The April package was back in 2006 endorsed by most parties that are still in the parliament.

“That is why the April Package was proposed – because it was the only proposal of constitutional amendments which the parties of (Bakir) Izetbegovic, (Milorad) Dodik and (Dragan) Covic agreed on,” Magazinovic said, referring to the leaders of the main Bosniak, Serb and Croat parties in the country, respectively.

The three leaders even put it together, and the opposition Serb Democratic Party (SDS), Social Democratic Party (SDP) and Party for Democratic Progress (PDP) supported it, he argued.

“When we talk about this package of amendments, nobody could be called a traitor (if they support it) or accused of working against anything. Nobody can spit on what they themselves wrote and participated in,” he said.

“Our message is that the discussion on the Constitution should be brought back to Sarajevo from, above all, Belgrade, Ankara and Zagreb,” he stressed, arguing that Bosnia’s Parliament is the only place where the Constitution could be changed.

Magazinovic also commented on statements by representatives from the main Serb party, The Alliance of Independant Social Democrats (SNSD), who called the April Package “a distant past,” saying that this is not the first time that party changed its mind.

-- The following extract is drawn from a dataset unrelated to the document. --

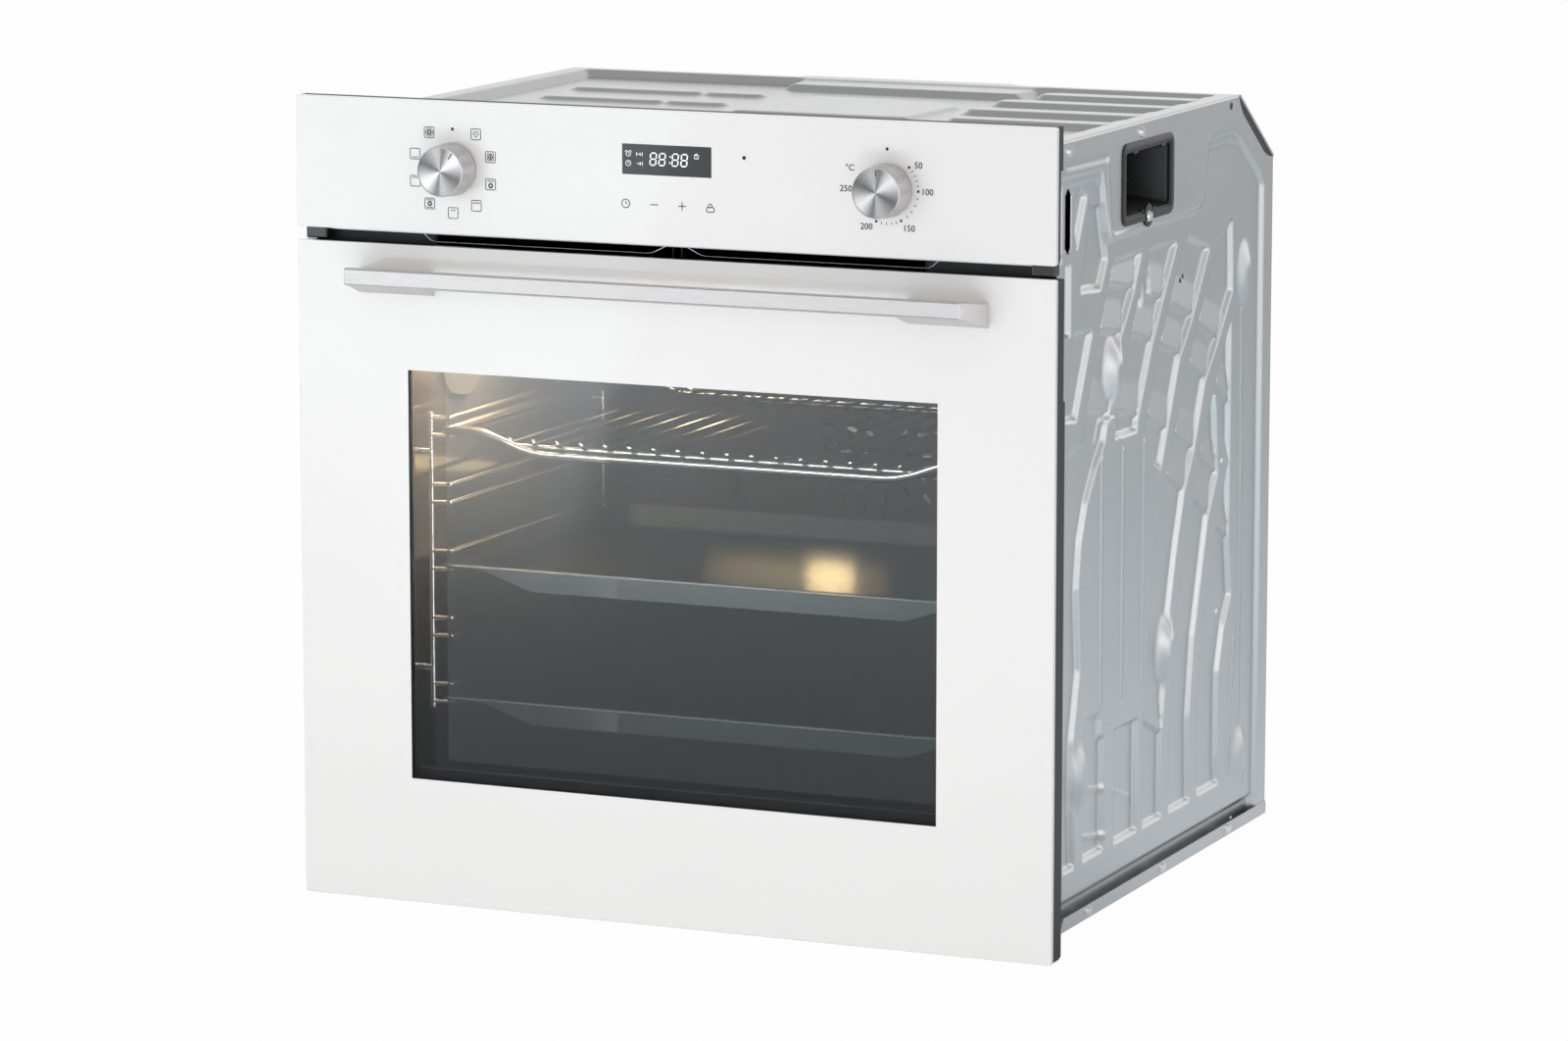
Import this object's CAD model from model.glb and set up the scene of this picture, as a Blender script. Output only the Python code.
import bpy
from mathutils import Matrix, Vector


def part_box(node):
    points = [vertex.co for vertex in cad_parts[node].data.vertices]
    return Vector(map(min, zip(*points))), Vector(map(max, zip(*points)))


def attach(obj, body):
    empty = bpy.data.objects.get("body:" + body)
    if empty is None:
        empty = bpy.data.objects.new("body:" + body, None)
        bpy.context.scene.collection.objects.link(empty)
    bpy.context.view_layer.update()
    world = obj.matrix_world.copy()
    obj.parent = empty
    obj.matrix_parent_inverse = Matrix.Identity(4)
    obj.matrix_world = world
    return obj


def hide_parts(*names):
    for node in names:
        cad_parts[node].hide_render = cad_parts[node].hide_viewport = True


bl_info = {
    "name": "Wall Oven Finish",
    "version": (1, 0, 0),
    "blender": (4, 5, 0),
    "location": "View3D > Sidebar > Wall Oven",
    "description": "Dresses a built-in wall oven with glass, pressed steel, enamel and controls",
    "category": "Object",
}

import math

import bmesh
import bpy
import numpy as np
from bpy.props import FloatProperty, FloatVectorProperty, PointerProperty
from mathutils import Vector

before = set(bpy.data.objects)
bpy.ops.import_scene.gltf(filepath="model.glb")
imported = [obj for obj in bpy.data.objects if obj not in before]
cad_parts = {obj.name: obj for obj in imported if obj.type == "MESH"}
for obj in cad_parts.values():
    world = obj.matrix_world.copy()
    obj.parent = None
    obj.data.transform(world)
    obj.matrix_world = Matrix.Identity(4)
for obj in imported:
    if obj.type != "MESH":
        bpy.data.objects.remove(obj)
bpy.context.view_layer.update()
MM = 0.001
SIDES = (-1, 1)
QUARTER = math.pi / 2
# The front face of the glass, from which all depths are counted
GLASS_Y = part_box("control_panel_glass")[0].y


def laid(points):
    """Points given in millimetres as (x, depth behind the front glass, height), in metres of the frame."""
    return np.asarray(points, float) * MM + np.array([0.0, GLASS_Y, 0.0])


def in_mm(node):
    """Lowest and highest corner of a node's box in millimetres, as (x, depth, height)."""
    return [np.array([c.x, c.y - GLASS_Y, c.z]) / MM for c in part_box(node)]


# ---------- meshes ----------

def grid_quads(rows, columns, wrap_rows=False, wrap_columns=False):
    """Corner numbers of the quads of a grid, row by row; a wrapped side joins its last line to its first."""
    i = np.arange(rows if wrap_rows else rows - 1)
    j = np.arange(columns if wrap_columns else columns - 1)
    a, b = np.meshgrid(i, j, indexing="ij")
    c, d = (a + 1) % rows, (b + 1) % columns
    return np.stack([a * columns + b, c * columns + b, c * columns + d, a * columns + d], -1).reshape(-1, 4)


def mesh_of(name, points, quads):
    """Mesh from an array of points and an array of four-cornered faces."""
    mesh = bpy.data.meshes.new(name)
    points = np.asarray(points, np.float32).reshape(-1, 3)
    quads = np.asarray(quads, np.int32)
    mesh.vertices.add(len(points))
    mesh.vertices.foreach_set("co", points.ravel())
    mesh.loops.add(quads.size)
    mesh.loops.foreach_set("vertex_index", quads.ravel())
    mesh.polygons.add(len(quads))
    mesh.polygons.foreach_set("loop_start", np.arange(0, quads.size, 4, dtype=np.int32))
    mesh.update(calc_edges=True)
    return mesh


def tidy_mesh(mesh, merge, recalc=True):
    """Merges doubles, drops loose points and turns every face outwards."""
    work = bmesh.new()
    work.from_mesh(mesh)
    bmesh.ops.remove_doubles(work, verts=work.verts, dist=merge)
    loose = [v for v in work.verts if not v.link_faces]
    bmesh.ops.delete(work, geom=loose, context="VERTS")
    if recalc:
        bmesh.ops.recalc_face_normals(work, faces=work.faces)
    work.to_mesh(mesh)
    work.free()


def set_out(name, mesh, material, body, stands_for=(), sharp=0.0):
    """Object that carries a mesh, rides on a body and may stand for CAD nodes.

    It is shaded smooth up to an angle in degrees, or flat where that angle is 0.
    """
    piece = bpy.data.objects.new(name, mesh)
    bpy.context.scene.collection.objects.link(piece)
    mesh.materials.append(material)
    mesh.polygons.foreach_set("use_smooth", np.full(len(mesh.polygons), bool(sharp)))
    if sharp:
        mesh.set_sharp_from_angle(angle=math.radians(sharp))
    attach(piece, body)
    if stands_for:
        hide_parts(*stands_for)
    return piece


def solid(name, parts, material, body, stands_for=(), sharp=0.0, merge=1e-7):
    """One object from (points, quads) parts, with doubles merged unless merge is 0."""
    mesh = mesh_of(name, *joined(parts))
    if merge:
        tidy_mesh(mesh, merge)
    return set_out(name, mesh, material, body, stands_for, sharp)


def bevelled(piece, width, segments):
    """Adds a small rounding to every edge sharper than 35 degrees."""
    edge = piece.modifiers.new("rounded edges", "BEVEL")
    edge.width = width
    edge.segments = segments
    edge.limit_method = "ANGLE"
    edge.angle_limit = math.radians(35.0)
    edge.harden_normals = False


def joined(parts):
    """Points and quads of several (points, quads) pairs as one pair."""
    starts = np.cumsum([0] + [len(p) for p, _ in parts[:-1]])
    points = np.concatenate([np.asarray(p, float) for p, _ in parts])
    quads = np.concatenate([np.asarray(q) + s for (_, q), s in zip(parts, starts)])
    return points, quads


def capped(loops):
    """Closed skin over a stack of loops (loop, point, place); each end is drawn together to its middle."""
    caps = loops[[0, -1]].mean(1, keepdims=True) + 0 * loops[[0, -1]]
    loops = np.concatenate([caps[:1], loops, caps[1:]])
    return loops.reshape(-1, 3), grid_quads(len(loops), loops.shape[1], wrap_columns=True)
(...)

“The only thing that matters is what will happen in Parliament and how people will vote,” he said, arguing that Bosnian politicians, “say one thing, think another, and do yet another.”

The SDP lawmaker called upon the international community to help bring back the discussion into Bosnian institutions.

“They can do this by returning all the processes they participate in from their residences to the institutions, as they are those who create the habit of local politicians discussing essential issues in places which are not adequate for that,” he said.